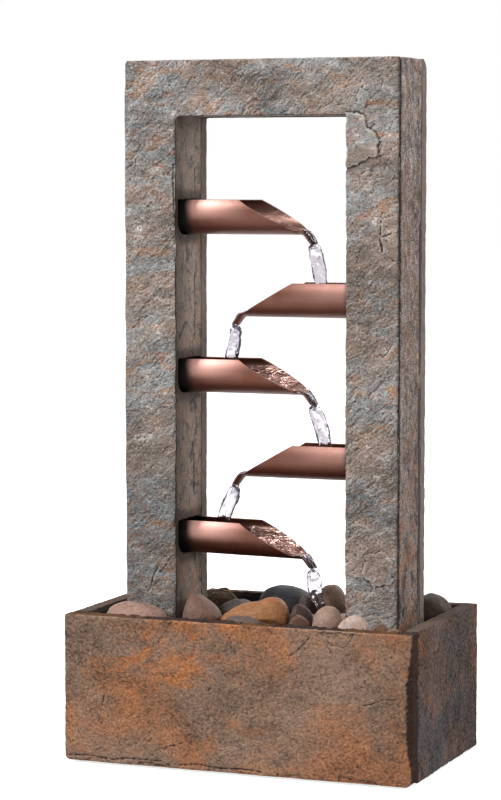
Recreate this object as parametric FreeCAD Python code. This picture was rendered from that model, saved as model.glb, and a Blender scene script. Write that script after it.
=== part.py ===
import FreeCAD, Part
from collections import namedtuple
import math
import os

# Tabletop slate water fountain: an arch of slate over a slate basin, with five
# copper spouts that pass the water from side to side, a pebble bed on a grid,
# and a small submersible pump under the grid.
#
# Frame: origin at the centre of the surface that the fountain stands on,
# +X to the right, +Y to the back, +Z up. Millimetres.

Vector = FreeCAD.Vector
X_AXIS = Vector(1, 0, 0)
Y_AXIS = Vector(0, 1, 0)
Z_AXIS = Vector(0, 0, 1)
NEAR = 0.01             # two places closer than this are the same place
CUT_OVERRUN = 1.0       # how far a cutting shape passes the face that it cuts

# ---- Fits ------------------------------------------------------------------
SEAT_GAP = 0.1          # a loose piece over the face that carries it
SLIP_GAP = 0.05         # radial gap of a plug, barb or shaft in its bore
PART_GAP = 0.3          # gap between a moving piece and what it passes
PANEL_GAP = 1.0         # gap round a grid panel that lifts out by hand

# ---- Basin -----------------------------------------------------------------
BASIN_LENGTH = 280.0
BASIN_DEPTH = 168.0
BASIN_HEIGHT = 113.0
FRONT_SLAB = 18.0
SIDE_SLAB = 12.0
BACK_SLAB = 12.0
FLOOR_SLAB = 12.0
FRONT_CORNER_RADIUS = 5.0
RIM_WEAR = 1.5
LINER_WALL = 1.5
LINER_BELOW_RIM = 3.0
CORD_NOTCH_WIDTH = 9.0
CORD_NOTCH_DEPTH = 10.0
PAD_THICKNESS = 2.0
PAD_RADIUS = 11.0
PAD_INSET = 26.0

# ---- Tower -----------------------------------------------------------------
TOWER_WIDTH = 224.0
TOWER_DEPTH = 67.0
TOWER_TOP = 537.0
LEG_WIDTH = 43.0
LINTEL_HEIGHT = 43.0
TOWER_FRONT_SLAB = 5.0
TOWER_BACK_SLAB = 12.0
STRIP = 8.0
FRONT_INSET = 1.0       # the rough front slab stands in from the side strips
FRONT_TOP_RADIUS = 4.0
BACK_TOP_RADIUS = 9.0

# ---- Spouts ----------------------------------------------------------------
SPOUT_RADIUS = 17.5
SPOUT_WALL = 1.0
SPOUT_HEIGHT = 26.7     # from the underside of the tube to its cut rims
SPOUT_AXIS_Y = 1.0
SPOUT_INSERTION = 12.0  # length of tube inside the leg
TOP_SPOUT_Z = 404.0     # underside of the highest spout
SPOUT_PITCH = 62.0
SLANT_START = 49.0      # from the leg's inner face, at the rims
SLANT_END = 91.0
SLANT_END_HEIGHT = 2.4
LIP_ROOT_HALF_WIDTH = 10.0
LIP_TIP_HALF_WIDTH = 4.5
LIP_BEND_RADIUS = 4.0
LIP_BEND_ANGLE = 52.0
NOTCH_FRONT_GAP = 8.0   # the notch in the strip is wide open at the front
NOTCH_BACK_GAP = 0.5
NOTCH_CORNER_RADIUS = 12.0
CAP_THICKNESS = 1.5
SADDLE_LENGTH = 3.5
SADDLE_DEPTH = 4.0

# One row per spout, from the top: the leg that holds it, how far it sits off
# the even pitch, how much its slanted cut is skewed, its fall towards the lip in
# degrees, and the straight length of its lip.
Spout = namedtuple("Spout", "leg off_pitch skew fall lip_length")
SPOUTS = (
    Spout("left", 0.0, 0.25, 0.0, 7.0),
    Spout("right", -1.2, 0.0, 0.0, 6.5),
    Spout("left", 1.4, 0.25, 0.0, 8.0),
    Spout("right", -1.2, 0.0, 0.0, 7.0),
    Spout("left", -0.2, 0.25, 0.8, 7.0),
)

# ---- Pebble grid -----------------------------------------------------------
GRID_TOP = 95.0
GRID_THICKNESS = 3.0
GRID_SLOT_WIDTH = 4.0
GRID_SLOT_LENGTH = 22.0
GRID_SLOT_PITCH_X = 32.0
GRID_SLOT_PITCH_Y = 11.0
GRID_EDGE = 6.0
GRID_POST_RADIUS = 7.0
GRID_POST_WALL = 1.5
GRID_POST_INSET = 4.0

# ---- Pump ------------------------------------------------------------------
PUMP_WIDTH = 40.0
PUMP_HEIGHT = 38.0
PUMP_LENGTH = 42.0
PUMP_REAR_X = -30.0
PUMP_EDGE = 4.0
FOOT_HEIGHT = 5.0
FOOT_RADIUS = 5.0
FOOT_NECK_RADIUS = 2.5
FOOT_WALL = 1.0
FOOT_HOLLOW = 2.5       # depth of the cup under a foot
FOOT_INSET = 8.0
SPIGOT_LENGTH = 5.0     # stepped front of the housing, inside the intake cover
COVER_WALL = 1.8
COVER_LENGTH = 21.0
COVER_SLOT = 2.4
COVER_SLOT_PITCH = 5.0
CHAMBER_RADIUS = 13.0
CHAMBER_DEPTH = 7.0
CHAMBER_LID_RADIUS = 15.0
CHAMBER_LID = 2.0
LID_RECESS = 6.0        # from the spigot's front face down to the lid
INLET_RADIUS = 6.0
SPOKE_WIDTH = 1.6
SPOKE_COUNT = 3
SPOKE_START = 90.0
HUB_RADIUS = 3.0
HUB_LENGTH = 3.0
SHAFT_RADIUS = 1.25
SHAFT_SEAT = 2.0
MAGNET_RADIUS = 6.0
MAGNET_LENGTH = 18.0
WELL_GAP = 0.5
WHEEL_RADIUS = 11.6
WHEEL_DISC = 1.2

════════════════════

Among the lines above, determine how many hold the word "from"; report the figure alone.

8